After considerable back-and-forth with the Church of Latter-Day Saints, the governor of Utah has announced a rule that would ban conversion therapy for LGBT youth. The rule will be published December 15 and likely go into effect by the end of January. It has been endorsed by the Church of Latter-Day Saints, which has significant political influence in the state. 

Conversion therapy historically referred to attempts to make non-heterosexual people heterosexual. The practice has been widely discredited by major medical organizations including The American Medical Association, The American Psychiatric Association, and The American Academy of Child & Adolescent Psychiatry. A study last year provided the first concrete evidence that conversion therapy for sexual orientation is associated with suicide attempts.

More recently, conversion therapy has also referred to attempts to make transgender people cisgender. This is often referred to as gender identity conversion therapy. It has also been labeled unethical by organizations like The American Academy of Child & Adolescent Psychiatry. Research from our group at Harvard Medical School and The Fenway Institute have shown that gender identity conversion therapy is widespread, with approximately 200,000 transgender people in the U.S. being exposed. It is also associated with suicide attempts

The rule will make Utah the 19th state to ban conversion therapy. It comes during a contentious political period, as state legislators in several states have introduced legislation that would make gender-affirming care for transgender youth illegal. 

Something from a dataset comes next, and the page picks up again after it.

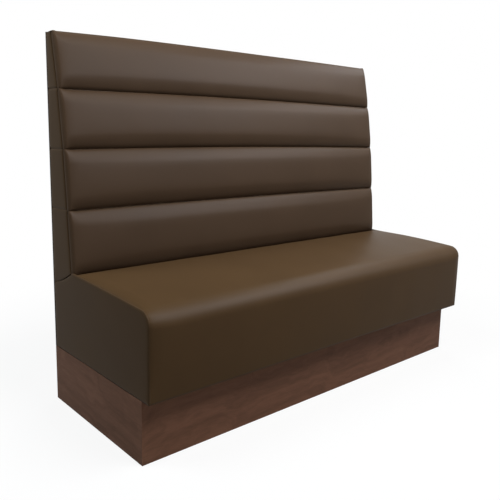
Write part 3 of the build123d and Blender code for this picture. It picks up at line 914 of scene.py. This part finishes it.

In the past, physicians believed conversion therapy for gender identity to be a legitimate approach for transgender youth, with the publication of manuals such as "Gender Identity Disorder in Boys: A Parent- and Peer-Based Treatment Protocol," produced in 2012 by a team at Columbia University. Such manuals recommend a range of behavioral interventions that work to push a child toward being cisgender and following traditional gender norms. They include keeping boys away from typically feminine activities like gymnastics, scheduling more play dates with other males, and encouraging the “letting go” of the boy by the mother. The hope was that early treatment would “diminish the risk of a continuation of gender identity disorder into adulthood” — in other words, make children stop being transgender. 

As evidence has emerged that such approaches are associated with poor mental health outcomes, physicians have moved toward affirmative approaches that include allowing young people to express their gender identity in any way that feels natural for them. For a minority of these youth, medical interventions may be offered in line with protocols from The Endocrine Society. Notably, these interventions are not offered for children who have not yet reached puberty. The interventions progress in a careful step-wise fashion from most to least reversible. Genital surgery is reserved for adulthood.

Professional organizations including The American Academy of Pediatrics and The American Academy of Child & Adolescent Psychiatry have noted that these protocols from The Endocrine Society and The World Professional Association for Transgender Health represent the most appropriate approach for transgender youth, highlighting that attempts to make transgender youth cisgender are unethical and dangerous. They note, however, that not all transgender youth will necessarily desire medical intervention. The American Academy of Child & Adolescent Psychiatry released a statement condemning any legislation that would make such medical care illegal.